We all know that at Facebook the graph search exists. Users can search for people who like cycling and are from London, for example, friends of friends who like yoga, or photos of friends or boyfriends from a certain month or year.

All this data is extracted from a single search input with no filter fields.

I am trying to start with something similar with PHP but I couldn't tell exactly how this might be implemented.

I was wondering if this is applied through a certain database design approach (simple RDBMS) only... or is it a sort of graph node structures that get logically linked to database tables with keywords... or a mixture of RDBMS and NOSQL... or any other approach. As for the text input itself, there must be some sort of dissection and matching against specific keywords to get the relevance of data and directing it to the proper query execution.

What is the best practice to achieve a php graph search (or something similar at least) within my website where I have something similar to a retail e-commerce system with grouped relevant data?


Solution

  • You could solve for each of your examples separately, but it could prove tedious, and you'd likely run into a wall in terms of performance.

    People who like cycling and are from London (SQL)

       SELECT users.id 
         FROM users, posts, topics, locations 
        WHERE posts.topic_id = topics.id
          AND users.id = posts.author_id
          AND users.location_id = locations.id
          AND locations.city = 'London' 
          AND topics.name = 'cycling'    
     GROUP BY users.id   
     ORDER BY COUNT(posts.id) DESC
    

    (using a really loose definition of 'liking cycling', and being 'from London')

    Relational Databases don't handle lots of joins particularly gracefully. Your performance is going to suffer under load or with a large dataset.


    However, in a Graph Database (like Neo4J, or TitanDB), you could traverse a graph of related entities and collect matching entity nodes in a much more generic way, in an environment optimized for serving the type of use cases you're thinking about.

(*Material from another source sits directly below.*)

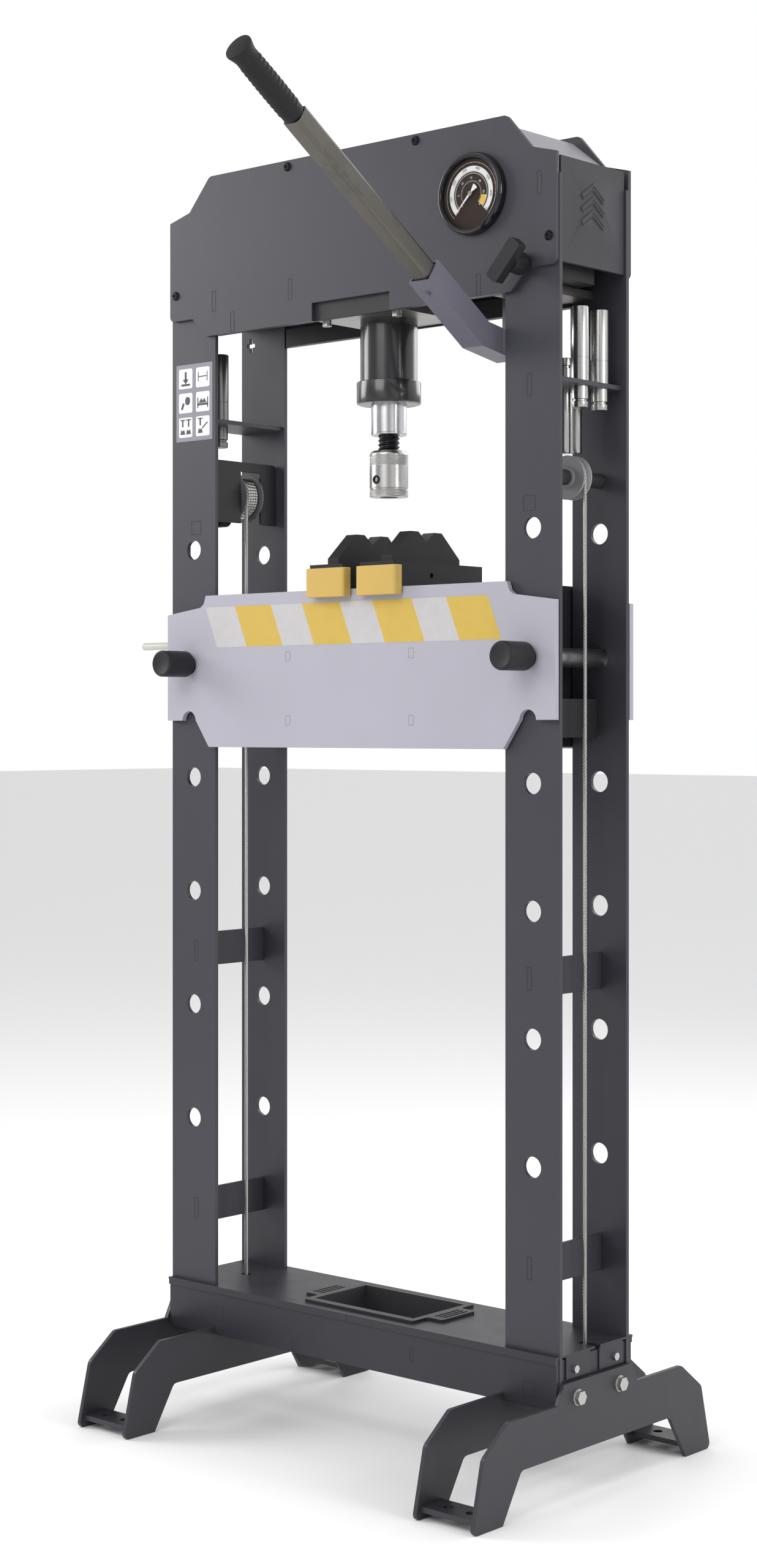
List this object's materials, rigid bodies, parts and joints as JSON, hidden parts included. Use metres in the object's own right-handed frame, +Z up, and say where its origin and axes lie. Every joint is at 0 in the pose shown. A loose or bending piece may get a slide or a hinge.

    Same query (Cypher - Neo4J)

       MATCH (topic:Topics {name:'cycling'})
               <-[:POST_TOPIC]-(post:Posts)
               -[:AUTHORED_BY]->(user:Users)
       WHERE user-[:RESIDENT_OF]->(location:Location {city:'London'})
      RETURN user.id AS user_id, count(post) AS post_count
    ORDER BY post_count DESC
    

    These are also expressible as Gremlin traversals (for Titan and other Graph DBs), but they start getting quite verbose and hard to decipher.

    There are generic ways to approach what you describe with facebook-style graph search relevance. In your case, it sounds like you probably want personalized search, e.g. all the related vertices within a few degrees of separation of the searcher (using whatever edge relationships you have: Location, Interests, Friends, etc...).


    If you can't easily enumerate all the use cases you want to build today, you'll probably be happier with a graph database, so you can experiment with your ideas, and launch them into production without having to cut corners for performance reasons.